== Dataset entries ==
>>>>

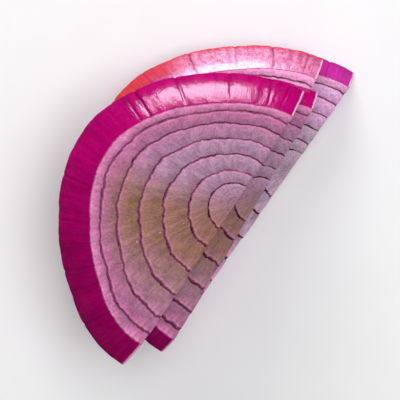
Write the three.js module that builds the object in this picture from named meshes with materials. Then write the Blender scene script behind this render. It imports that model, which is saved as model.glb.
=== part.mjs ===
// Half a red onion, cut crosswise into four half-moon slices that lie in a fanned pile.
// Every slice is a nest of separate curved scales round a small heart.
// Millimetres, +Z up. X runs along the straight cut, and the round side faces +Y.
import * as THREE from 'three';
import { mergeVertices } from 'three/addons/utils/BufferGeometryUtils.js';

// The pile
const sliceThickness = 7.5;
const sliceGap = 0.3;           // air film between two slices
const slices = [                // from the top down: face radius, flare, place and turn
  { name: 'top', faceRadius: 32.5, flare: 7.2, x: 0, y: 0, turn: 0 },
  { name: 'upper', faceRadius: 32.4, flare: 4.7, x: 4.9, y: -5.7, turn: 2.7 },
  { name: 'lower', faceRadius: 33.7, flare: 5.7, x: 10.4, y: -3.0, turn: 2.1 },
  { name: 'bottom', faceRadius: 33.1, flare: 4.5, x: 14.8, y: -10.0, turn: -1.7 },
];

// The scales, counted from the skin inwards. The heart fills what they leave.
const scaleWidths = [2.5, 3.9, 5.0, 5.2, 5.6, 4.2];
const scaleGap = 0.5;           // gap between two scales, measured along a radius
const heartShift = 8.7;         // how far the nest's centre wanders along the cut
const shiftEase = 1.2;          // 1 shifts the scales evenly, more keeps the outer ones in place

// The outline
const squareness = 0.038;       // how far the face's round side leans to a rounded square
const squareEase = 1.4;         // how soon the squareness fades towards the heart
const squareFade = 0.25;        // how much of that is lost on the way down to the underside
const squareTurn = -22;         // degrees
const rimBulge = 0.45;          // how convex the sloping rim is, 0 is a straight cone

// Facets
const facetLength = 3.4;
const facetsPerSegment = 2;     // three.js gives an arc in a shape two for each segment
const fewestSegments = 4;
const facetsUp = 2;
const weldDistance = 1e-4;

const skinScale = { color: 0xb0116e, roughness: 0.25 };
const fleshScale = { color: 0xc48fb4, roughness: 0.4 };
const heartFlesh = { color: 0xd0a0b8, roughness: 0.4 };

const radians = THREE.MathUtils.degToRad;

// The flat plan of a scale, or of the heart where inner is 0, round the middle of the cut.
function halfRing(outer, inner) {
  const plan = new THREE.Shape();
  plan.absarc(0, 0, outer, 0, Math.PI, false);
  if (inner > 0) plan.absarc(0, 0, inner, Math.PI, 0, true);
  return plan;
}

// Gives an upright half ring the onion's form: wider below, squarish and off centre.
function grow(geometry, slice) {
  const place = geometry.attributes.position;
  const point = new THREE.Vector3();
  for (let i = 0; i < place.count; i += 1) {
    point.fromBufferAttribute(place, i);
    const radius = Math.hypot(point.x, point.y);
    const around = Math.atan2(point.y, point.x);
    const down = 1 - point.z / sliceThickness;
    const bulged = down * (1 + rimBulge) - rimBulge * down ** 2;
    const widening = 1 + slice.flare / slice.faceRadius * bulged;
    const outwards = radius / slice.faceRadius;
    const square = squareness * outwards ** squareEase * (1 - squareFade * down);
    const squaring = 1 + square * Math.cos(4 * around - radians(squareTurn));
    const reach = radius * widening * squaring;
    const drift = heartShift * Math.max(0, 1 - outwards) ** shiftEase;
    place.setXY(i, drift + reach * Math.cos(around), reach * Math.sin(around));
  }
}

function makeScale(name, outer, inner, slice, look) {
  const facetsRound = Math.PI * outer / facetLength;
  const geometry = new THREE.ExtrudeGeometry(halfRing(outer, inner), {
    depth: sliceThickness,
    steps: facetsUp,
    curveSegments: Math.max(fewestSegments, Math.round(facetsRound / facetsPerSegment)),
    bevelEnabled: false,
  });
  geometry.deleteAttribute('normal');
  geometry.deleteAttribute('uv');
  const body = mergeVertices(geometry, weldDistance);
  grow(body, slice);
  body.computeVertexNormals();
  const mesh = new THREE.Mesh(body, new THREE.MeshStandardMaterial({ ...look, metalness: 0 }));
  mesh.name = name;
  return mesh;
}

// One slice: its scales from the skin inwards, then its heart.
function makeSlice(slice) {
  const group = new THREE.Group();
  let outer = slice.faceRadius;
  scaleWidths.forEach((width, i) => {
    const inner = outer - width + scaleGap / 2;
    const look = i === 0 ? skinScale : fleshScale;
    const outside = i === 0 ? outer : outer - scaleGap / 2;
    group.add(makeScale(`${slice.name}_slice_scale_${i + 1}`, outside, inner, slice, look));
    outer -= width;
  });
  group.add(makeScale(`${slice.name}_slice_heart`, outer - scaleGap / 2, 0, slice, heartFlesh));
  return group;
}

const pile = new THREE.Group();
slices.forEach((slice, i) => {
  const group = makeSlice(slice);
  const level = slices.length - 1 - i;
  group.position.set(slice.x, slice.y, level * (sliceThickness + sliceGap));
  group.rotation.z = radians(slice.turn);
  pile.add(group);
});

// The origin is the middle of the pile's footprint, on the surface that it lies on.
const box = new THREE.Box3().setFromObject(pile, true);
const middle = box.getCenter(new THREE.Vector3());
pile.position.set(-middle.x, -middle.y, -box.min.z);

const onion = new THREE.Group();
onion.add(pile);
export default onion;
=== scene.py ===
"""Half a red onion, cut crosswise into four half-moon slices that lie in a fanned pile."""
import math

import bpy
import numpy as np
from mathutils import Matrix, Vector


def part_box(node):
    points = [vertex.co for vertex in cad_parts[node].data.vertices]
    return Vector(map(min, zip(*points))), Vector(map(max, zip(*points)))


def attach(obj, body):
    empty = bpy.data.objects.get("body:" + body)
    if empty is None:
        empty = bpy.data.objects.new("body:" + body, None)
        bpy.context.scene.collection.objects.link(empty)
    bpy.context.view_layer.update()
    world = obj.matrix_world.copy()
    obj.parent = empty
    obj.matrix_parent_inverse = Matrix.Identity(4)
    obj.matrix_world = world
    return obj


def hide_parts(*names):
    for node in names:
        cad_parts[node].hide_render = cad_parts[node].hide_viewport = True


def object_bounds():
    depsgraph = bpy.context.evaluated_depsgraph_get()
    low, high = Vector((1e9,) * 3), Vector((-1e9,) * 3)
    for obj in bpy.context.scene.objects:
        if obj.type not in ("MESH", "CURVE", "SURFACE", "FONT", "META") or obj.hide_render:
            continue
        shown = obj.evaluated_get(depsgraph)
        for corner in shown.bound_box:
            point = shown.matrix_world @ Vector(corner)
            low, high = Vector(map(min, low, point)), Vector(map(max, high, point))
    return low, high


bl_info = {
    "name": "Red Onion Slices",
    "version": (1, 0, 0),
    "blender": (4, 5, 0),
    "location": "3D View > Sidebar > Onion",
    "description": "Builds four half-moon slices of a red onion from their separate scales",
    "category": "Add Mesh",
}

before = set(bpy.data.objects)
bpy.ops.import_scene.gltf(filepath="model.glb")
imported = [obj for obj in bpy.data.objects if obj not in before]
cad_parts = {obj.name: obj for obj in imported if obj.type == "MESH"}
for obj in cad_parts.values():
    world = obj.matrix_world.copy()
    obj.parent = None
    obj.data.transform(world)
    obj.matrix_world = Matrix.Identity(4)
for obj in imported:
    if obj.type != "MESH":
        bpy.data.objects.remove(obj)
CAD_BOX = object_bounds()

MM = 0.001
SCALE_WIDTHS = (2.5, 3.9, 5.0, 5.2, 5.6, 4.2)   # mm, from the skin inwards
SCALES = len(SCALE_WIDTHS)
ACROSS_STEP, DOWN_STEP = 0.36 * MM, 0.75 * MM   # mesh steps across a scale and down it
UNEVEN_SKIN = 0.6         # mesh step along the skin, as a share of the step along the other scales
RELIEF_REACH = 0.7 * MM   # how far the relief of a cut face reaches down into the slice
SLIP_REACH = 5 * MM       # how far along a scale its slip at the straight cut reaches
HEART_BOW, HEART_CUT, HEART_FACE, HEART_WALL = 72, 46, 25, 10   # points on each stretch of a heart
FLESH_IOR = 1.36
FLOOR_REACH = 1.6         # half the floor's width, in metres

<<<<
>>>>

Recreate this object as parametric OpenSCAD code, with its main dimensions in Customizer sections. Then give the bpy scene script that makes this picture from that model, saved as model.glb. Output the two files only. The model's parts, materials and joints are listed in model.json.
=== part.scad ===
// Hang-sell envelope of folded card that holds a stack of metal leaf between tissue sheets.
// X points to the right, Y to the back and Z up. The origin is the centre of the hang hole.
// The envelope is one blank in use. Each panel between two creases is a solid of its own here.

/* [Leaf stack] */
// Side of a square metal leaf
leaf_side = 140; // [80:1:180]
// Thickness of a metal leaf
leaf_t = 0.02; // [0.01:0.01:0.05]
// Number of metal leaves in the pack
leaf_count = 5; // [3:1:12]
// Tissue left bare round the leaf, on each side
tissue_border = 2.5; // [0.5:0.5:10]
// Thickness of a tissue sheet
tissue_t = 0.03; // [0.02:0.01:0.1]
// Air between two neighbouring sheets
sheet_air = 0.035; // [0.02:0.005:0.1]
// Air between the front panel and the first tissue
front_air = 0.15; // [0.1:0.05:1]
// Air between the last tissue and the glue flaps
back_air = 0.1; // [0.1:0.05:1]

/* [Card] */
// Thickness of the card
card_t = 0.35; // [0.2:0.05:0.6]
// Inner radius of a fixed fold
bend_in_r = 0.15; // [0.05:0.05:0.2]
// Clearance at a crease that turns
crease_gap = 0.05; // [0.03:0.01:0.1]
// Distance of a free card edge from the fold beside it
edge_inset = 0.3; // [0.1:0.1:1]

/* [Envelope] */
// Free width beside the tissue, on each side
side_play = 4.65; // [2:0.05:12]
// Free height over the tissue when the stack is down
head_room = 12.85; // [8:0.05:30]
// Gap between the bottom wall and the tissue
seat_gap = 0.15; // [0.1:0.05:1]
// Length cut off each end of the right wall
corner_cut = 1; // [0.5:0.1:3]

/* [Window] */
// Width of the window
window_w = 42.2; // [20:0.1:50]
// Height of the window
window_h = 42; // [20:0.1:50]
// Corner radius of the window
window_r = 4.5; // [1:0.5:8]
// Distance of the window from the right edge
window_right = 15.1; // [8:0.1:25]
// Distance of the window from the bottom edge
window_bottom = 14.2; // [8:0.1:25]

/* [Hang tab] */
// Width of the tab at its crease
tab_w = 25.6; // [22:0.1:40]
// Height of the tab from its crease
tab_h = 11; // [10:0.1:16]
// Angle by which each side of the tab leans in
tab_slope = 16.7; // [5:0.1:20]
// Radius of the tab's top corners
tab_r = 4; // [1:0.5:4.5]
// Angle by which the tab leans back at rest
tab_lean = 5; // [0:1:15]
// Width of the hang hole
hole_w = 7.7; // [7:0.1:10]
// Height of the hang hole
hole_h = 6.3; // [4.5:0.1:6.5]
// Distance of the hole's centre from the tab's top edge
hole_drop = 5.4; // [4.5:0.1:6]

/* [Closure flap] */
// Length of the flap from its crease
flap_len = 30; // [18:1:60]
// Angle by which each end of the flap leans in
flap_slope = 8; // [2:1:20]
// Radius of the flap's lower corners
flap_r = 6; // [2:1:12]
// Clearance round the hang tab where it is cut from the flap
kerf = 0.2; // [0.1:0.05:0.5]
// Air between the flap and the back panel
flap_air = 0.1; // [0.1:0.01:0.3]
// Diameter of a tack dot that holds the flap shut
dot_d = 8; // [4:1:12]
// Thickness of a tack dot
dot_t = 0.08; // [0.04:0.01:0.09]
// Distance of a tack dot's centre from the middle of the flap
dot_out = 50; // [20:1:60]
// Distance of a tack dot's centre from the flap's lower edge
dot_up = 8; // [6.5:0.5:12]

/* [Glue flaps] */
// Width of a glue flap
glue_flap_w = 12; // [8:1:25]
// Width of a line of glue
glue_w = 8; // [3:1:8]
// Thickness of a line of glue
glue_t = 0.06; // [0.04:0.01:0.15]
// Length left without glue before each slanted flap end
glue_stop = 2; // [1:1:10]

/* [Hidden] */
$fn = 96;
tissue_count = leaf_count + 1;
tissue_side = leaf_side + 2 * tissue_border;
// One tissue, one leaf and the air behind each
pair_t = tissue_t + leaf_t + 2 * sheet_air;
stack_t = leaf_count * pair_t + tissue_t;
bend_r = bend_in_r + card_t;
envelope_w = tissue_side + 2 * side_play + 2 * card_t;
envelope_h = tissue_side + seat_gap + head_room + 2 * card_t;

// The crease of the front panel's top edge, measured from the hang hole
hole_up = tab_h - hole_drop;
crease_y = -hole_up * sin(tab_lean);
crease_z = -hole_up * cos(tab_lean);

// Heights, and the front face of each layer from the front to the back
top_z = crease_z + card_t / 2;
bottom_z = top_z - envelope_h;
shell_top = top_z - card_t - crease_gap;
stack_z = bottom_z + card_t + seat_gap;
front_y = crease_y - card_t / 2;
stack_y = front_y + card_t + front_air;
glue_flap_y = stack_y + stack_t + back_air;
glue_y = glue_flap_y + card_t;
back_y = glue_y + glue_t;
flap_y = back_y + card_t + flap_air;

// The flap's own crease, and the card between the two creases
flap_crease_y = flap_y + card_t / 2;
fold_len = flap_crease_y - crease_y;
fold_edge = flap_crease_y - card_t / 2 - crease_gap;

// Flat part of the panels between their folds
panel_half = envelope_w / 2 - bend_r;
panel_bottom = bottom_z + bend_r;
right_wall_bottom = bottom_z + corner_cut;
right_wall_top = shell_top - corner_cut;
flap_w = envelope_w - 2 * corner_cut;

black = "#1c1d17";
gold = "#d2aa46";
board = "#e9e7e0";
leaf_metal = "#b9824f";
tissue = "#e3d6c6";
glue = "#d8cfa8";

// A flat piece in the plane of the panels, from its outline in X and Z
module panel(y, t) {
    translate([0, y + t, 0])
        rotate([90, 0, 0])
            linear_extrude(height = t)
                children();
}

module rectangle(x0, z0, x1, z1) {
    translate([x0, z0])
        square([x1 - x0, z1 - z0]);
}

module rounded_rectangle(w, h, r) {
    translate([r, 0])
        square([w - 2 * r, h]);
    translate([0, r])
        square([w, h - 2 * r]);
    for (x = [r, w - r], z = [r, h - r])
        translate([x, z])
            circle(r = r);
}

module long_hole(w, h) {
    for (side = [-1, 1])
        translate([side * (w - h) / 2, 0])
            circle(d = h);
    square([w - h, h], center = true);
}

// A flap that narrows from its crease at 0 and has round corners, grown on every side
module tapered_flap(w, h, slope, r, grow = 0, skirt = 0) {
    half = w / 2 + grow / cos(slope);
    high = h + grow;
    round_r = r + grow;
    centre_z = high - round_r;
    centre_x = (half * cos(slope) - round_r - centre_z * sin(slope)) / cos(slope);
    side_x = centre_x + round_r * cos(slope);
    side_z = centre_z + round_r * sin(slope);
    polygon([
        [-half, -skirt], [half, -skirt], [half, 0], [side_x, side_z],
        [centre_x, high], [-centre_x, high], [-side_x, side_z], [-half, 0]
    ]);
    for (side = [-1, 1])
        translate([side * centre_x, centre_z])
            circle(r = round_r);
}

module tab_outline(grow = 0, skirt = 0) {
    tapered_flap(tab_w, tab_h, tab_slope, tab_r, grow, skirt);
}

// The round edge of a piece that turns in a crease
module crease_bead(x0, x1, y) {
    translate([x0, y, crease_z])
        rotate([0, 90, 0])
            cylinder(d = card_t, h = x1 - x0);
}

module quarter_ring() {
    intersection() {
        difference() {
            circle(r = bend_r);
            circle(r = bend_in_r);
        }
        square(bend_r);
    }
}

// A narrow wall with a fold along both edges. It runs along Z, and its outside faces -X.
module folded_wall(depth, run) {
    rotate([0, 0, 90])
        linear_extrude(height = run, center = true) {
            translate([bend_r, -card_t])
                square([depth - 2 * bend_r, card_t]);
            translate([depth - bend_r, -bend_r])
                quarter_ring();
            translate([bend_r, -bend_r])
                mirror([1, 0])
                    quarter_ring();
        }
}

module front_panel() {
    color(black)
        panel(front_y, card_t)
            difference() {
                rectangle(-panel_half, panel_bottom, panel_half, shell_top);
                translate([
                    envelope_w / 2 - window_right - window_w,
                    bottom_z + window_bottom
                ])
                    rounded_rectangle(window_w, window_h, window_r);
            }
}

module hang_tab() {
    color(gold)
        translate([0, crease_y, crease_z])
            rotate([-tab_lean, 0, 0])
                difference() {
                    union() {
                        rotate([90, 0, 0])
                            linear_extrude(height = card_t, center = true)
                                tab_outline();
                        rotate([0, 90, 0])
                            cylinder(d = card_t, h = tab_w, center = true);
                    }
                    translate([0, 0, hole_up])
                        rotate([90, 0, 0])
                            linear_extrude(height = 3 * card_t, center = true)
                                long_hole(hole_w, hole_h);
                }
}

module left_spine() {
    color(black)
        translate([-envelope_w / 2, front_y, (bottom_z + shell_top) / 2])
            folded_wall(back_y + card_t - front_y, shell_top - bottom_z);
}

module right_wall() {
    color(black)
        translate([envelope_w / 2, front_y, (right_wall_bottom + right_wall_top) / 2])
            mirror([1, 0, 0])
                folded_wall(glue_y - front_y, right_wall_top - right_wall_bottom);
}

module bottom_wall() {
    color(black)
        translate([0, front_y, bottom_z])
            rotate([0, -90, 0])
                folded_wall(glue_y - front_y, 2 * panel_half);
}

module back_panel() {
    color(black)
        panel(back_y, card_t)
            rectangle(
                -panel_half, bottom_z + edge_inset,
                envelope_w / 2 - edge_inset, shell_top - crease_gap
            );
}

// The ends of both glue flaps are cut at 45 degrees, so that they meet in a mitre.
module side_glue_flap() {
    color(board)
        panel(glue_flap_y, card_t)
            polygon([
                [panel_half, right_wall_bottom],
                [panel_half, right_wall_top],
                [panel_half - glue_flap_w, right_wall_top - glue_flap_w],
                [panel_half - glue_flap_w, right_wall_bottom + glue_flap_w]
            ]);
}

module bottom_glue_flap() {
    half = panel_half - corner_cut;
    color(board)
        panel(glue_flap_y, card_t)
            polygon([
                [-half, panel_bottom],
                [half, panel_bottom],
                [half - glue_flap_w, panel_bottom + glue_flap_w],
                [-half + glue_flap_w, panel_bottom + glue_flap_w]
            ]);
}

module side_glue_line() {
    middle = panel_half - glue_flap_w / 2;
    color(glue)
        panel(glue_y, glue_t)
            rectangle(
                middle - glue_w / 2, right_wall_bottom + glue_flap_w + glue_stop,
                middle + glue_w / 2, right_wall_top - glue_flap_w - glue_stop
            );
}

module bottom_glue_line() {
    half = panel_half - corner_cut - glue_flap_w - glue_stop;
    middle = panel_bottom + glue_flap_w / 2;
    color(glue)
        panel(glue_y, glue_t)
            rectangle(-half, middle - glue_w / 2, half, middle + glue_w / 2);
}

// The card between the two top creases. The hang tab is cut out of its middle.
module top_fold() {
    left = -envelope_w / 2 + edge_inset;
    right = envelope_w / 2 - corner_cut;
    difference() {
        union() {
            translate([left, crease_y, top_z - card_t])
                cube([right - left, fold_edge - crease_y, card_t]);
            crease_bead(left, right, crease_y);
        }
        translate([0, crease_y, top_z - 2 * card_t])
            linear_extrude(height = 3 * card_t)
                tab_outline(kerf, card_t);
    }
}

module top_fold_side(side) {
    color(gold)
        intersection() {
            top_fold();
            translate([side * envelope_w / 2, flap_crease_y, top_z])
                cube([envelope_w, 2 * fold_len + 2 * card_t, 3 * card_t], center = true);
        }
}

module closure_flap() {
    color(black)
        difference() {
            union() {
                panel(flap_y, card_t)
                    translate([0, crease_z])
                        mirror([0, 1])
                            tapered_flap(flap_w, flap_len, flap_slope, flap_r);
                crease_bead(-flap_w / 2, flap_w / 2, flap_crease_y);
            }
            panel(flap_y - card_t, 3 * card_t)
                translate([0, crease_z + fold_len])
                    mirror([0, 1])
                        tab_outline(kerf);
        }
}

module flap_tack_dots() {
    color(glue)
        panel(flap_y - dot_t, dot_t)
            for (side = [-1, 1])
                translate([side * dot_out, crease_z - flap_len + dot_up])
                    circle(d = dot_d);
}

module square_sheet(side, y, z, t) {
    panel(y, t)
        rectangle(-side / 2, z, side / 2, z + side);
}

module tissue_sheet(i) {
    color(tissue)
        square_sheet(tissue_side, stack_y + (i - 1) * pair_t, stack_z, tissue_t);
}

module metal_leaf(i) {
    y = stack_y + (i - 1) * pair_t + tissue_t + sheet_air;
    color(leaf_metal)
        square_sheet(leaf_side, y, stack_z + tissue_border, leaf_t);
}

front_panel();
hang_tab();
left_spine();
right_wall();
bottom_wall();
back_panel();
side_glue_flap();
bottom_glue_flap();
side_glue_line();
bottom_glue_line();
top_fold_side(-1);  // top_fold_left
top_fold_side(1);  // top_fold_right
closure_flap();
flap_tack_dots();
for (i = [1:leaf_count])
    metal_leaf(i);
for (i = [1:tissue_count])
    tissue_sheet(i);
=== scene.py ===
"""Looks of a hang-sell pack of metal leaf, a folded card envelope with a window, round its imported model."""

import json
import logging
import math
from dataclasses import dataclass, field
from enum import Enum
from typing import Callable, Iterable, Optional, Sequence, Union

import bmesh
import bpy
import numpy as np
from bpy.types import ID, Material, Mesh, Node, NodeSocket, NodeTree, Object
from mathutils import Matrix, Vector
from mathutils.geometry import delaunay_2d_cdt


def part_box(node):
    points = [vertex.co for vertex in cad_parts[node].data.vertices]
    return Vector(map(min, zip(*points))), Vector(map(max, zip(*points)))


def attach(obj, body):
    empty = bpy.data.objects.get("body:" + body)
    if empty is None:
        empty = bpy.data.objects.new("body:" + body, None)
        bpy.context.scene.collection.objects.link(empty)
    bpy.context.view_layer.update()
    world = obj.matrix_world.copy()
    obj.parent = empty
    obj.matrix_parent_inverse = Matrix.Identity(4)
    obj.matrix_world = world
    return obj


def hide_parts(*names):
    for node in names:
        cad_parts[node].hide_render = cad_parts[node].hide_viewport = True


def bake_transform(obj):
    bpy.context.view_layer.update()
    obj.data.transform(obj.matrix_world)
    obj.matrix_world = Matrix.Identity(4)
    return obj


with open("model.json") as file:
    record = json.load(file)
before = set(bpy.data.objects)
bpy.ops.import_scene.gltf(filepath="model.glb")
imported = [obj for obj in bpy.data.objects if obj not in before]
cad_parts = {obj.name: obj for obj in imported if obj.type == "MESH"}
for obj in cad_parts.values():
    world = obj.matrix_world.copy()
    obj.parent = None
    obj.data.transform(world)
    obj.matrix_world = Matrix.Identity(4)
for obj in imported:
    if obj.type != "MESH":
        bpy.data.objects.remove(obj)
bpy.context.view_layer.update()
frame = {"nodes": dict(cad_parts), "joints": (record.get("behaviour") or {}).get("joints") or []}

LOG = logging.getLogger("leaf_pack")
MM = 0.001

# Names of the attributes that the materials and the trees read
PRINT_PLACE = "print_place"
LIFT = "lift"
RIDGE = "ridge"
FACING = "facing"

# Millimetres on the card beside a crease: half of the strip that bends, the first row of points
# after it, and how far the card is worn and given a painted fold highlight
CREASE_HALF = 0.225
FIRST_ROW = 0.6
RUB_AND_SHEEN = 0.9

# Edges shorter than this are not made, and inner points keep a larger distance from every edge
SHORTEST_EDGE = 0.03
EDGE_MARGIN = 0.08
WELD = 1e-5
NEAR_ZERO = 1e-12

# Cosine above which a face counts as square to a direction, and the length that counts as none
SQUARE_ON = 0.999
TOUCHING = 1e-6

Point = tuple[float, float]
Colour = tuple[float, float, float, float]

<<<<
>>>>

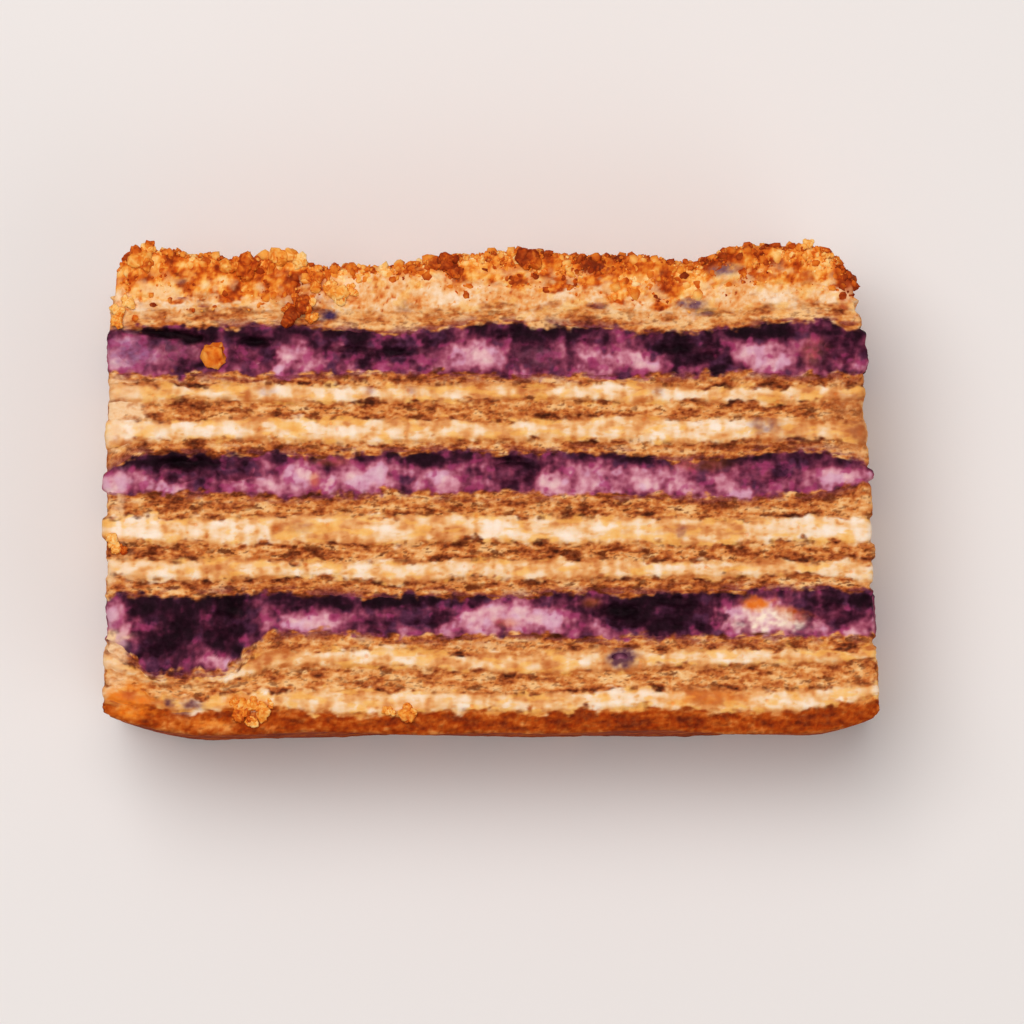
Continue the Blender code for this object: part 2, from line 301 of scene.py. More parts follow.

<<<<

== Problem description ==
Solely the line containing "point = shown.matrix_world", the line containing "return low, high", and the lines between them are to be given again, exactly as written.

== Complete output ==
            point = shown.matrix_world @ Vector(corner)
            low, high = Vector(map(min, low, point)), Vector(map(max, high, point))
    return low, high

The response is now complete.